2. Nature of business expenditure and disallowance of entertainment expenditure.

Entitlement to Export Markets Development Allowance:
The case involved a reference under section 256(1) of the Income-tax Act, 1961, regarding the entitlement of the assessee to the export markets development allowance under section 35B for the assessment year 1975-76. The assessee, engaged in manufacturing bicycles and parts with exports, claimed deductions under section 35B for various expenditures related to exports. The Assessing Officer allowed deductions only for commission paid to foreign dealers. The Commissioner of Income-tax (Appeals) allowed deductions for some other expenditures but disallowed many items. Both the assessee and the Revenue appealed, with the Tribunal partly allowing the assessee's appeal and dismissing the Revenue's appeal.

The Supreme Court's ruling in CIT v. Stepwell Industries Ltd. emphasized that the burden lies on the assessee to prove that the expenditure falls within the specified purposes of section 35B(1)(b). The court highlighted the need for specific examination of each case to determine if the expenditure qualifies for deduction. In this case, expenses like bank commission, interest on foreign bills, transit insurance charges, and carriage outward expenses did not meet the criteria for deduction under section 35B.

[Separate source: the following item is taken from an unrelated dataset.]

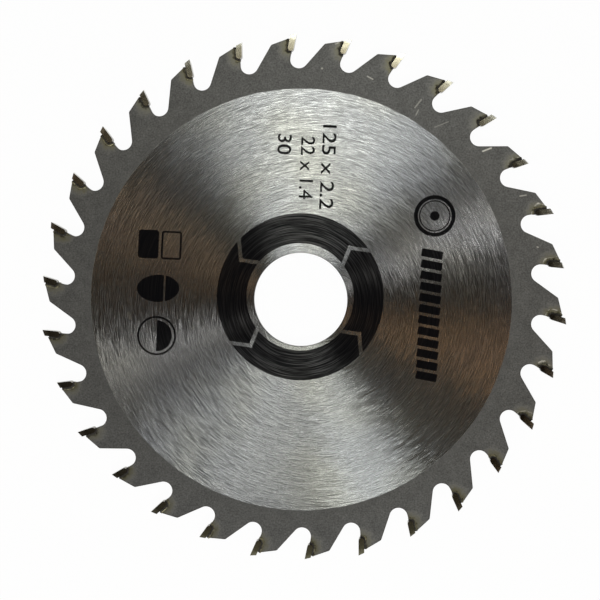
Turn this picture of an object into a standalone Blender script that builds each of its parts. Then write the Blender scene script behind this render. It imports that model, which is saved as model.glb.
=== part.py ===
"""A TCT circular saw blade: one steel plate with a carbide tip brazed to each tooth.

Metres and degrees. The origin is on the bore's axis at mid-thickness, with +Z along the arbor.
Seen from +Z the blade turns clockwise, and the first tip's cutting edge points along +Y.
"""

import math

import bmesh
import bpy
from mathutils import Matrix, Vector

# The whole blade
BLADE_DIAMETER = 0.125      # over the points of the tips
BORE_DIAMETER = 0.0222
PLATE_THICKNESS = 0.0014
TOOTH_COUNT = 30

# Carbide tips, which cut a kerf wider than the plate
KERF_WIDTH = 0.0022         # across a tip at its cutting edge
TIP_THICKNESS = 0.00135     # from the face to the back that is brazed
TIP_LENGTH = 0.0042         # along the face, from the point to the end of the round nose
HOOK_ANGLE = 12.5           # the face leans forward of the radius through the point
TOP_RELIEF_ANGLE = 13.0     # the top falls away behind the cutting edge
TOP_BEVEL_ANGLE = 12.0      # the top falls away to one side, left and right in turn
SIDE_RELIEF_RADIAL = 0.75   # the sides close in towards the bore
SIDE_RELIEF_BACK = 1.0      # and behind the cutting edge
BRAZE_GAP = 0.0003          # round the back and nose of a tip, for the braze

# Teeth and gullets of the plate
GULLET_DEPTH = 0.00805      # from the points down to the bottom of the gullet
GULLET_RADIUS = 0.00215
WALL_ANGLE = 10.0           # the gullet's wall under the tip, from the radius
FACE_STEP = 0.0005          # the tip's face stands forward of that wall
BACK_STEP = 0.001           # the tip's point stands above the back of the tooth
BACK_RELIEF_ANGLE = 17.0
BACK_LENGTH = 0.00435       # from the tip's seat to the corner of the shoulder
SHOULDER_RADIUS = 0.0006

# Fineness of the round parts
GULLET_SEGMENTS = 18
SEAT_SEGMENTS = 8
SHOULDER_SEGMENTS = 4
NOSE_SEGMENTS = 8
BORE_SEGMENTS = 120

BLANK_ALLOWANCE = 0.0005    # carbide that is ground off a tip's blank on its top and sides
WELD_DISTANCE = 1e-7

blade_radius = BLADE_DIAMETER / 2
pitch = 2 * math.pi / TOOTH_COUNT
nose_radius = TIP_THICKNESS / 2
seat_radius = nose_radius + BRAZE_GAP


def direction(degrees):
    """Unit vector at an angle counter-clockwise from +X."""
    angle = math.radians(degrees)
    return Vector((math.cos(angle), math.sin(angle)))


def heading(vector):
    """Angle of a vector, counter-clockwise from +X."""
    return math.atan2(vector.y, vector.x)


def turned(point, angle):
    return Matrix.Rotation(angle, 2) @ point


def arc(centre, radius, start, end, segments):
    """Points of an arc, both ends included; it runs clockwise where end is below start."""
    angles = (start + (end - start) * step / segments for step in range(segments + 1))
    return [centre + radius * Vector((math.cos(a), math.sin(a))) for a in angles]


def clockwise_arc(centre, radius, first, last, segments):
    """The arc that runs clockwise from the heading of one vector to that of another."""
    start = heading(first)
    sweep = (start - heading(last)) % (2 * math.pi)
    return arc(centre, radius, start, start - sweep, segments)


def at_radius(point, along, radius):
    """Where a line that points outwards crosses a circle about the axis."""
    advance = point.dot(along)
    return point + along * (math.sqrt(advance ** 2 - point.length_squared + radius ** 2) - advance)


def rounded_corner(before, corner, after, radius, segments):
    """Points of a fillet between two straight edges that meet at a corner."""
    to_before = (before - corner).normalized()
    to_after = (after - corner).normalized()
    half_angle = to_before.angle(to_after) / 2
    centre = corner + (to_before + to_after).normalized() * radius / math.sin(half_angle)
    reach = radius / math.tan(half_angle)
    start = heading(corner + to_before * reach - centre)
    sweep = math.pi - 2 * half_angle
    return arc(centre, radius, start, start + sweep, segments)


# A tooth is drawn with its point on +Y, where forward, the way it cuts, is +X.
tip_point = Vector((0, blade_radius))
down_face = direction(-90 - HOOK_ANGLE)
behind_face = direction(180 - HOOK_ANGLE)
nose_centre = (tip_point + down_face * (TIP_LENGTH - nose_radius)
               + behind_face * nose_radius)


def tooth_outline():
    """One pitch of the plate's edge, counter-clockwise, from the gullet ahead of the tooth."""
    up_wall = direction(90 - WALL_ANGLE)
    ahead_of_wall = direction(-WALL_ANGLE)
    wall_point = nose_centre - behind_face * (nose_radius - FACE_STEP)

    # The wall ends in a lip, where it meets the round seat under the tip's nose.
    to_nose = nose_centre - wall_point
    drop = math.sqrt(seat_radius ** 2 - to_nose.cross(up_wall) ** 2)
    lip = wall_point + up_wall * (to_nose.dot(up_wall) - drop)

    # The gullet touches the wall, and its bottom lies at the gullet's depth.
    gullet_centre = at_radius(wall_point + ahead_of_wall * GULLET_RADIUS, up_wall,
                              blade_radius - GULLET_DEPTH + GULLET_RADIUS)

    # The back runs from the top of the seat down to the shoulder.
    seat_top = at_radius(nose_centre + behind_face * seat_radius, -down_face,
                         blade_radius - BACK_STEP)
    down_back = turned(seat_top.normalized(), math.radians(90 + BACK_RELIEF_ANGLE))
    shoulder = seat_top + down_back * BACK_LENGTH

    # A straight flank leads from each shoulder into the gullet behind it.
    shoulder_ahead = turned(shoulder, -pitch) - gullet_centre
    flank_start = turned(shoulder_ahead, -math.acos(GULLET_RADIUS / shoulder_ahead.length))
    flank_end = turned(gullet_centre + flank_start.normalized() * GULLET_RADIUS, pitch)

    return (clockwise_arc(gullet_centre, GULLET_RADIUS, flank_start, -ahead_of_wall,
                          GULLET_SEGMENTS)
            + clockwise_arc(nose_centre, seat_radius, lip - nose_centre, behind_face,
                            SEAT_SEGMENTS)
            + [seat_top]
            + rounded_corner(seat_top, shoulder, flank_end, SHOULDER_RADIUS,
                             SHOULDER_SEGMENTS))


def tip_outline():
    """The side view of a tip's blank: straight face and back, and a round nose."""
    face_top = tip_point - down_face * BLANK_ALLOWANCE
    back_top = face_top + behind_face * TIP_THICKNESS
    nose = clockwise_arc(nose_centre, nose_radius, -behind_face, behind_face, NOSE_SEGMENTS)
    return [face_top] + nose + [back_top]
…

The specific prohibition in sub-clause (iii) of section 35B(1)(b) regarding distribution, supply, or provision outside India of goods or services excluded deductions for transit insurance charges and carriage outward expenses. Clearing and forwarding charges were also deemed ineligible for deduction as they did not fall under any sub-clause of section 35B(1)(b). The court concluded that the assessee failed to demonstrate which sub-clause would warrant deduction, leading to a negative answer to question No. 1 against the assessee.

Nature of Business Expenditure and Disallowance of Entertainment Expenditure:
The Assessing Officer disallowed expenditures on hotel bills, payments to the Diners Club, and dinner expenses for foreign dealers. The counsel for the assessee argued that these expenses constituted sales promotion expenditure, citing a previous court decision. However, the court noted that the nature of these expenses did not align with advertisement, publicity, or sales promotion in India as specified under sub-sections (2A) and (3A) of section 37 of the Act. Consequently, the expenditures on hotel bills, dinner for dealers, and payments to the Diners Club were considered entertainment expenditures falling under sub-section (2A) of section 37, leading to their disallowance.

The court's analysis highlighted the distinction between allowable business expenditures and disallowable entertainment expenditures, emphasizing the specific criteria outlined in the Income-tax Act. The judgment answered question No. 2 in favor of the Revenue, concluding that the mentioned expenditures did not qualify for deduction under the Act.

In conclusion, the court disposed of the reference without any order as to costs, providing a detailed analysis of the issues related to export markets development allowance and the nature of business expenditures, ultimately ruling in favor of the Revenue on both counts.